Legal holds are not new, but they really became well-known after 2003 following Judge Shira Scheindlin’s rulings in Zubulake v. UBS Warburg. Judge Scheindlin wrote, “once a party reasonably anticipates litigation, it must suspend its routine document retention/destruction policy and put in place a ‘litigation hold’ to ensure the preservation of relevant documents.” Legal holds have since become a fairly standard practice in the United States. And companies that fail to fulfil their preservation duties, can end up paying penalties which take the form of large monetary fines, reimbursement of the opponent’s litigation costs, or inferences against the party failing to meet discovery obligations.
A company might place a litigation hold proactively, in anticipation of some types of documents becoming relevant for a lawsuit, or they may be issued such an order by their attorney, using a litigation hold letter. A litigation hold usually covers all documents – electronic as well as physical. Custodians (employees who own such documents) affected by such a hold order are informed and asked not to destroy or delete documents until further notice.
A litigation hold in a backup context simply means – “hold on to all backups
until further notice. Don’t auto-delete anything”
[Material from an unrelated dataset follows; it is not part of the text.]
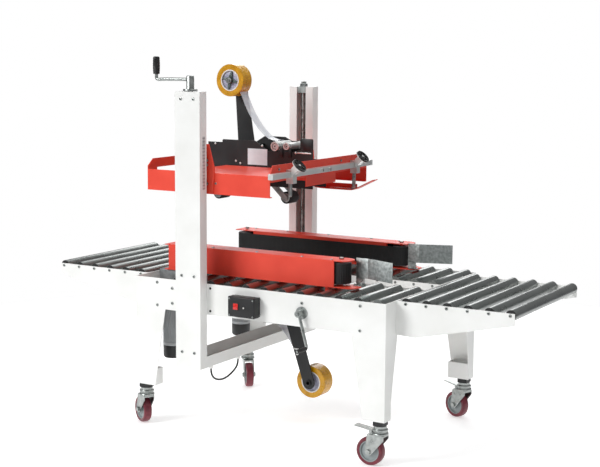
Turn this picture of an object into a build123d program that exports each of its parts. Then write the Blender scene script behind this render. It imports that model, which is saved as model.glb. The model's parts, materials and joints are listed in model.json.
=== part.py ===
"""Side-belt carton sealer: bed, roller tables, lifting tape head, side drives and casters.

Millimetres. X runs against the cartons' travel (they enter at +X), Y across the machine
with the operator's side at -Y, Z up from the floor.
"""
from build123d import *
from math import cos, radians, sin, tan
import os

MARGIN = 1.0                # how far a cutting shape runs past the face it cuts

# ---- bed and tables -------------------------------------------------------
SHEET = 3.0                 # thickness of every folded sheet part
BED_HALF_LENGTH = 522.0     # centre to the bed's end face
BED_HALF_WIDTH = 375.0      # centre to the outer face of the side panels
PANEL_LOW = 455.0
PANEL_TOP = 569.0
LEG_SEAM_X = BED_HALF_LENGTH - 122.0    # where a side panel meets a leg
ROLLER_R = 19.0
ROLLER_WALL = 1.5
ROLLER_PITCH = 75.0
ROLLER_Z = 561.0            # axis of every conveying roller
AXLE_R = 5.0
TABLE_LENGTH = 426.0
TABLE_HALF_WIDTH = BED_HALF_WIDTH - 75.0    # centre to the outer face of a table side plate
TABLE_ROLLERS = 6
TABLE_FIRST = 35.5          # bed's end face to a table's first roller
TABLE_END_DEPTH = 40.0      # height of a table plate at its free end
TABLE_ROOT_DEPTH = 120.0    # height of a table plate at the bed
BED_COLUMNS = int(BED_HALF_LENGTH / ROLLER_PITCH + 0.5)     # roller positions each side of the middle
TAPE_HALF = 50.0            # centre to the outer face of a tape head's cheek
RAIL_Y = TAPE_HALF + 10.0   # inner face of the two rails beside the lower tape head
END_GAP = 3.0               # side play between a roller and its plates
BLIND = SHEET / 2           # how deep axles and shafts sit in the side panels' inner faces
TIE_HALF = 15.0             # half width of a table's tie bar
TIE_RISE = 50.0             # table plate's lower edge to the tie bar

# ---- legs and casters -----------------------------------------------------
LEG_BOTTOM = 160.0
LEG_TOP_X = BED_HALF_LENGTH - 133.0     # inner edge of a leg under the side panel
LEG_FOOT_X = BED_HALF_LENGTH - 85.0     # inner edge of a leg at its foot
LEG_DEPTH = 48.0
LEG_FLANGE_DEPTH = 90.0     # end flange at the top of a leg
LEG_BOX_TOP = 222.0         # top of the closed box at a leg's foot
LIP = 12.0
PLUG_X = BED_HALF_LENGTH - 27.0         # middle of a foot plug, over its caster
PLUG_Y = BED_HALF_WIDTH - LEG_DEPTH / 2
PLUG_HALF_X = 19.0
PLUG_HALF_Y = 20.0
PLUG_HEIGHT = 16.0
STEM_R = 5.0
WHEEL_R = 50.0
WHEEL_WIDTH = 30.0
CASTER_TRAIL = 35.0
CASTER_TURN = {"front_exit": 150.0, "front_infeed": 180.0, "rear_exit": 310.0, "rear_infeed": 160.0}
BRAKED = ("front_infeed", "rear_infeed")
AXLE_FIT = 0.05             # radial play of every shaft that turns in a bore
PEDAL_X = 30.0              # brake pedal's pin, ahead of the swivel
PEDAL_Z = 118.0
PEDAL_PIN_R = 2.5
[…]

Litigation Hold in the context of data backup
With most documentation becoming electronic, and commercial-grade backup systems becoming more prevalent – litigation hold has become an essential feature in most backup software. Backup software of even moderate sophistication will allow for automatic retention / destruction policies that can be set up by administrators. When a litigation hold is put in place – along with informing custodians, the backup administrator(s) is also informed. The administrator can then place specific users on ‘hold’ by simply placing them in a different policy which suspends the automatic destruction of their old backup records. A litigation hold in a backup context simply means – “hold on to all backups until further notice. Don’t auto-delete anything”.
Since so much of a company’s data is recorded in backups as a secondary copy – having the ability to place backups on litigation hold has become an essential tool in a General Counsel’s toolbox. Even if custodians ignore the litigation hold advise (either wilfully or in error), an automated process like backup would most likely have succeeded in making a secondary copy of such data – thus protecting the company from liability.
Some of the customers with Microsoft 365 E3 licenses view this as a “free backup”.
This is unfortunately, a dangerous and an erroneous assumption.
Litigation Hold and Microsoft 365
A few users we’ve spoken to have taken the (somewhat questionable) approach of keeping ALL their Microsoft 365 data under legal hold. If users have an Microsoft 365 E3 license or above, since there is no storage size limit applied to their subscription, it seems like an easy way to preserve everything. Some of these customers view this as a “free backup”. This is unfortunately, a dangerous and an erroneous assumption.
Why its dangerous
Placing all Microsof 365 data in litigation hold can create a significant problem when the business is actually subject to an e-discovery request. All of the data would be deemed discoverable – not just the data related to the legal action. This could introduce potential liability that the business’ legal team didn’t anticipate.
Like I said before, most business have well defined retention policies for all their data (including email) for this very reason. Having a documented retention rule could help limit business liability in the case of a legal action. To illustrate this with an example, if you’re unable to produce evidence (let’s say) from 5 years ago because your documented retention policy was to keep emails for 3 years – the judge will understand that. But if you have held all email under legal hold, you may not at that point refuse to produce emails older than 3 years – everything that is preserved becomes fair game from an evidentiary standpoint.
Also, preserving data forever using Litigation Hold means that the legal team’s job of sifting through and e-Discovering data in the case of an actual litigation now that becomes that much harder because of the amount of irrelevant data they’ll have to work through and cull out.
Why its erroneous
It is also a mistake to assume that a litigation hold can serve the purpose as a backup.
A backup should be a secondary copy of the data which is made and kept as an immutable version that is insulated from all changes that are made to the original copy. Litigation Hold doesn’t create a second copy of data – it merely says it will preserve the existing copy. A Litigation Hold is therefore only as safe as the existing primary copy is. All the reasons to have a second backup copy are therefore immediately defeated.
Many businesses are required by regulations to not only keep a secondary copy but, but a copy that is offline and offsite. Therefore, most businesses that invest in a backup are also looking to save that copy of data in an alternate location – different than the same data center. Another situation where the Litigation Hold feature doesn’t measure up.
There are also limitations to the litigation hold functionality in Microsoft 365 – specifically
when it is used as a means to perform recoveries.
There are also limitations to the litigation hold functionality in Microsoft 365 – specifically when it is used as a means to perform recoveries. Slow searches, slow recoveries, loss of folder hierarchy are all shortcomings that several users have documented. Not surprising, since it was never designed to be a backup and recovery mechanism.
So, before turning on Litigation Hold, do make the time to ensure you understand how it works and assess whether it is the right tool for the job. It is important to make sure your legal team weighs in and is in the loop.